MARSEILLE, France – Wealthy countries and international lenders promised more money yesterday to encourage democratic changes in Arab nations, pledging at least $58 billion.
After Tunisia and Egypt ousted their authoritarian regimes this year, eight of the world’s most developed economies along with rich Arab countries and a raft of development banks had pledged in May to give $40 billion in support to their nascent democracies and hopefully keep them on the path to open government.
Those uprisings set off revolts across the Middle East, and the Group of Eight and others are now increasing their pledges and expanding the recipients to include Morocco and Jordan.
So far, at least $58 billion has been promised to the four countries – $38 billion from development banks through 2013 and more than $20 billion from the G-8 and the wealthy Arab countries.

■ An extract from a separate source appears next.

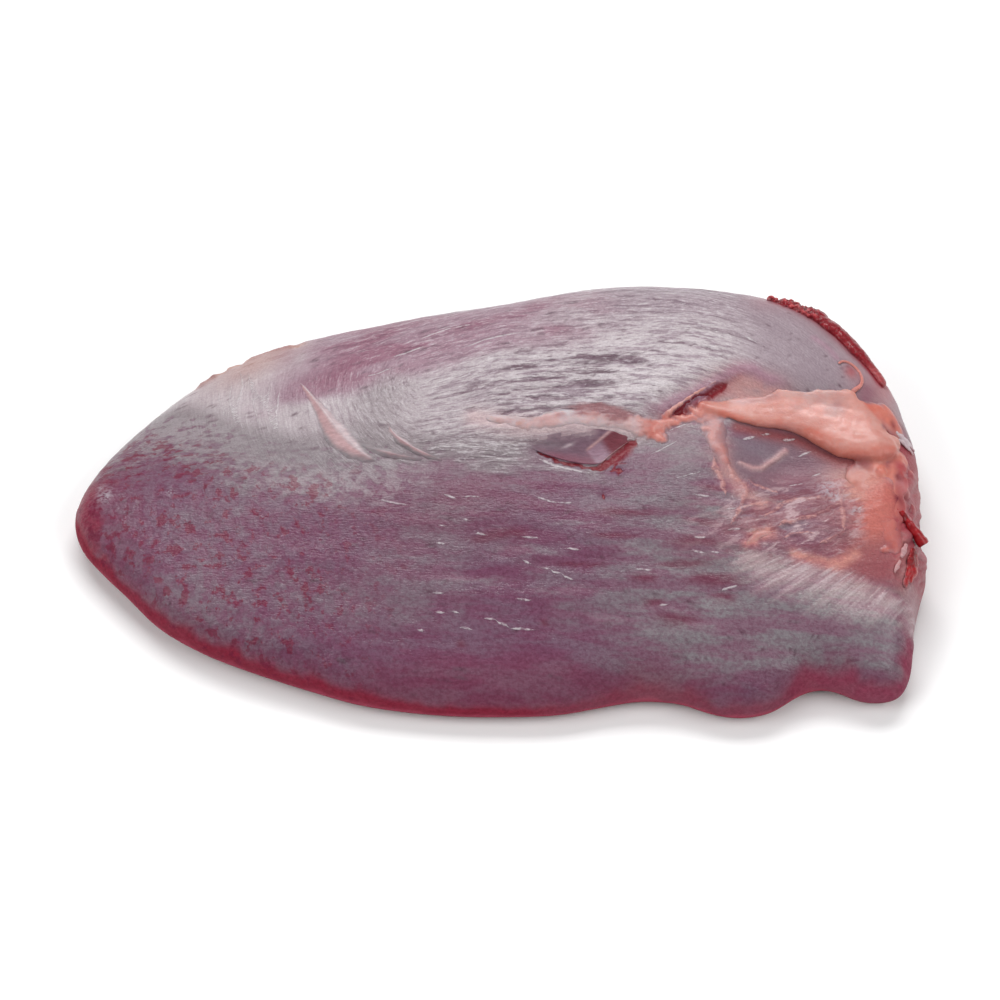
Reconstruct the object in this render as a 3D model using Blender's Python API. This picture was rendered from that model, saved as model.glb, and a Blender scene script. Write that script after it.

Yesterday’s meeting was notable for its inclusion of Libya, where rebel forces recently took control of most of the country and are working to create a government to replace Moammar Khadafy’s brutal regime. Libya is not yet officially part of the program but could soon receive funding, according to Jim Flaherty, Canada’s finance minister.
Libya’s vast oil wealth means it is unlikely to need substantial aid over the long term, but its oil exports slowed to a trickle during recent fighting, and rebel leaders are still waiting for funds that were frozen under Khadafy to be handed over to them. Flaherty indicated that the program could bridge the gap.
“We did not discuss quantum, but we discussed, yes, the reality that the Libyans may require some assistance in the short term,’’ Flaherty said.
British Treasury chief George Osborne said officials would also commit to lifting sanctions on Libya, unfreezing its assets, and also “significantly get oil production going as quickly as possible.’’
Libya’s new ambassador to France, Mansour Seyf al-Nasr, called the meeting “a success.’’
Tunisia’s finance minister, Jelloul Ayed, also praised the meeting and said it would be determined later how much each Arab country gets.
In another step for Libya’s Transitional National Council, it won recognition yesterday from the International Monetary Fund, according to the organization’s chief, Christine Lagarde. She said she would dispatch teams to Libya to help with technical assistance and policy advice as soon as it was safe.
The money is intended to help support “transparent, accountable government’’ and “sustainable and inclusive growth’’ in North Africa and the Middle East, according to a statement from the lenders who pledged the $38 billion.
The plan was hatched in May by the G-8 nations – Britain, Canada, France, Germany, Italy, Japan, Russia, and the United States – as they sought to support the revolts and changes inspired by the Arab Spring.
They hope the money will reward reform. The Syrian government, which is involved in a bloody crackdown on dissent, was pointedly not invited.
Of the lenders, the World Bank is providing the largest share of financing, with $10.7 billion. The African Development Bank has pledged $7.6 billion, the Islamic Development Bank $4.5 billion, with the rest coming from regional bodies such as the Arab Monetary Fund and the European Bank for Reconstruction and Development.
The head of the Arab League met with Syria’s president, Bashar Assad, yesterday to discuss ways of ending the bloodshed in the country, even as activists reported at least five people were killed in the government’s crackdown on the uprising.
Arab League chief Nabil Elaraby was originally expected to visit Damascus on Wednesday, but the visit was delayed at Syria’s request in what appeared to be a sign of the country’s growing alarm over any outside criticism.
“I heard from him an understanding of the situation and he showed me a series of measures taken by the Syrian government that focused on national dialogue,’’ Elaraby said in a statement after the meeting.
He described the talk with Assad as a “frank conversation,’’ but offered few details.
Also yesterday, the London-based Syrian Observatory for Human Rights said security forces killed at least five people in the restive central city of Homs.
A Yemeni military official said government forces have driven Al Qaeda-linked militants out of part of a southern city held by the fighters for nearly four months.
The official said that after weeks of clashes and airstrikes targeting the militants, government forces managed to liberate the eastern part of Zinjibar.
Islamic militants seized the town in late May and another a month earlier, taking advantage of the political turmoil unleashed by months of protests against Yemen’s longtime ruler.
The official said fighting was still taking place in other neighborhoods of the city. Yemen’s government claimed that it had reestablished control over the whole city.